[Written request] Among the entries that follow, the required portion opens with the line containing "Keep writing the" and closes with the line containing "return outline". Give that portion again exactly, and nothing else.

[Material to process]
╔══

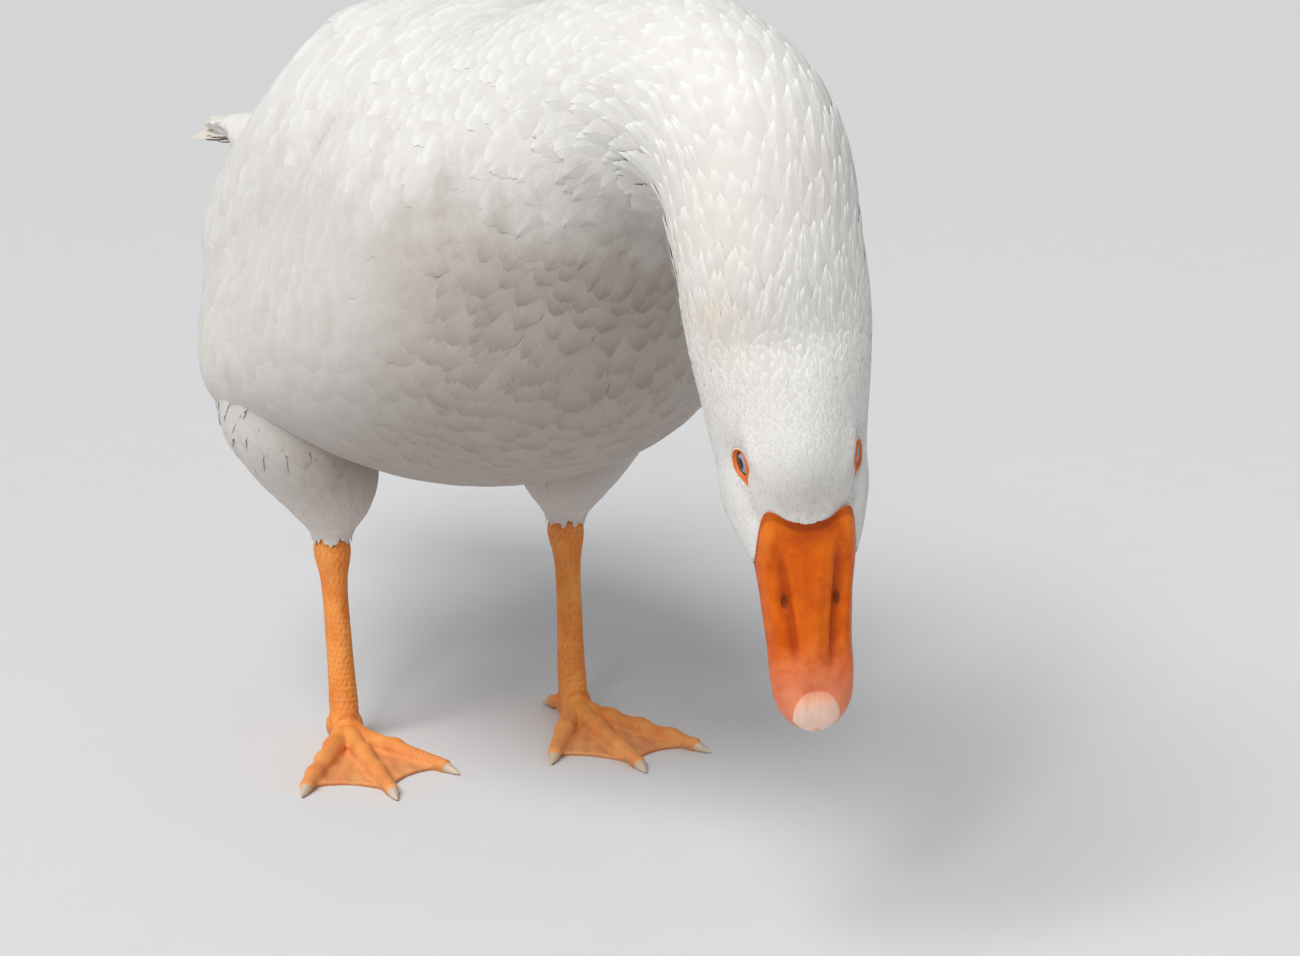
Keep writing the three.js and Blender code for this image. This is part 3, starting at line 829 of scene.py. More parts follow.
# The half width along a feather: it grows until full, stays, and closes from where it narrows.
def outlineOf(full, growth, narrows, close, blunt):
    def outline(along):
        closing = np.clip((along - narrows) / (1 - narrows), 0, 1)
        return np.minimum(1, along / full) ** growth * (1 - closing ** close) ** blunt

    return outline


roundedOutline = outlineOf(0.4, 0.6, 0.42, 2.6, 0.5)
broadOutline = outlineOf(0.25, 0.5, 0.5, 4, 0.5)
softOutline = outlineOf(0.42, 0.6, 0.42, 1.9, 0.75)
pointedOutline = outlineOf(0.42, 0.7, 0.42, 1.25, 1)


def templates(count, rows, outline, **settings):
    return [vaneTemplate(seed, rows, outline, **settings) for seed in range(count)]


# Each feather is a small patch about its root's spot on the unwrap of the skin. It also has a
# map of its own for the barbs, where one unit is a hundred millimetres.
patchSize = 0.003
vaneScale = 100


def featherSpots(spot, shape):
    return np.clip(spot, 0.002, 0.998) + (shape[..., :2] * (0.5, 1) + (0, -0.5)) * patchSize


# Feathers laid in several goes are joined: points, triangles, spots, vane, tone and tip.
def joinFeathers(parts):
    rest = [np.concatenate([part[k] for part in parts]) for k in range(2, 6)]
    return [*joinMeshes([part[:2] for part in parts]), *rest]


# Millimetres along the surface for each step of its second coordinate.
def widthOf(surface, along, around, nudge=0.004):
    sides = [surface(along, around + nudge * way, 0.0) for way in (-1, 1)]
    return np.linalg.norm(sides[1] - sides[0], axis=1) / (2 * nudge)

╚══
╔══

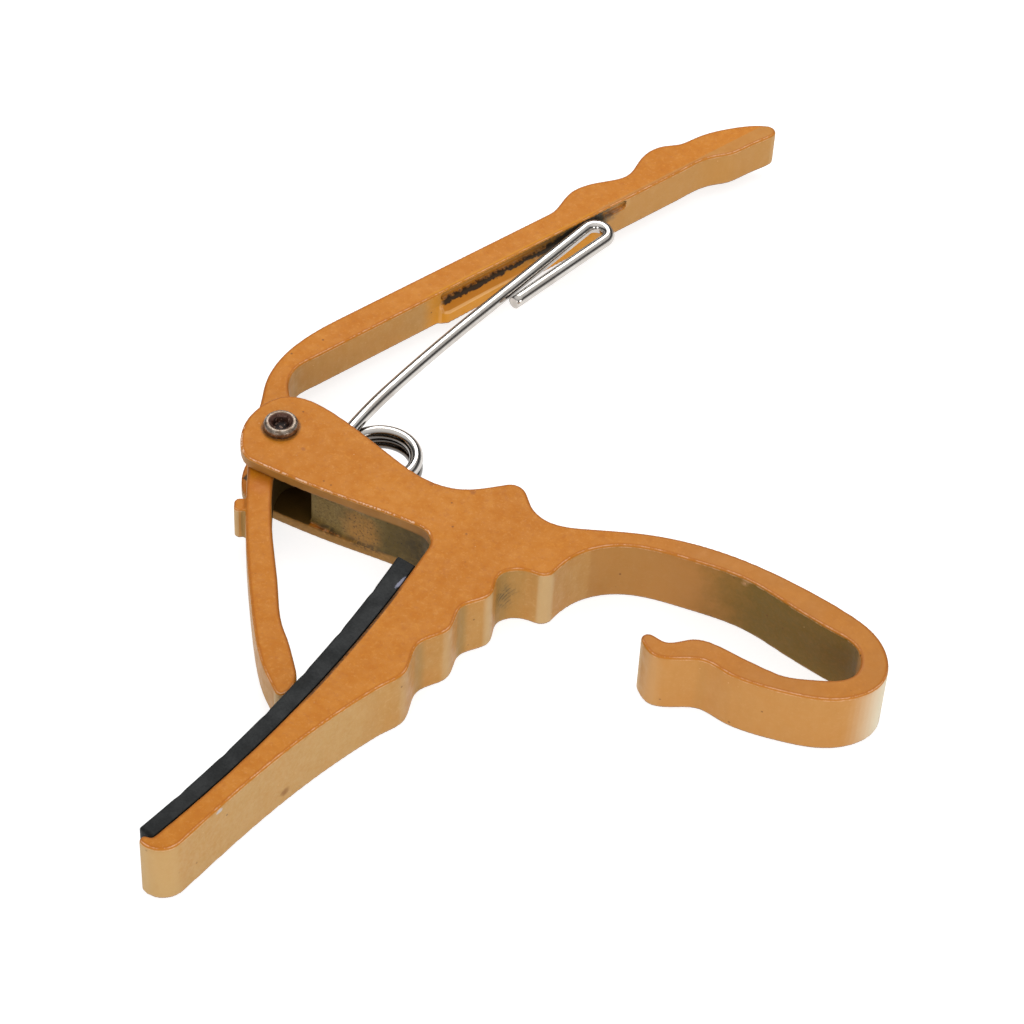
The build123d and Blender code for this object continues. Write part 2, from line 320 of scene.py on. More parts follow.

╚══

[Solution]
Keep writing the three.js and Blender code for this image. This is part 3, starting at line 829 of scene.py. More parts follow.
# The half width along a feather: it grows until full, stays, and closes from where it narrows.
def outlineOf(full, growth, narrows, close, blunt):
    def outline(along):
        closing = np.clip((along - narrows) / (1 - narrows), 0, 1)
        return np.minimum(1, along / full) ** growth * (1 - closing ** close) ** blunt

    return outline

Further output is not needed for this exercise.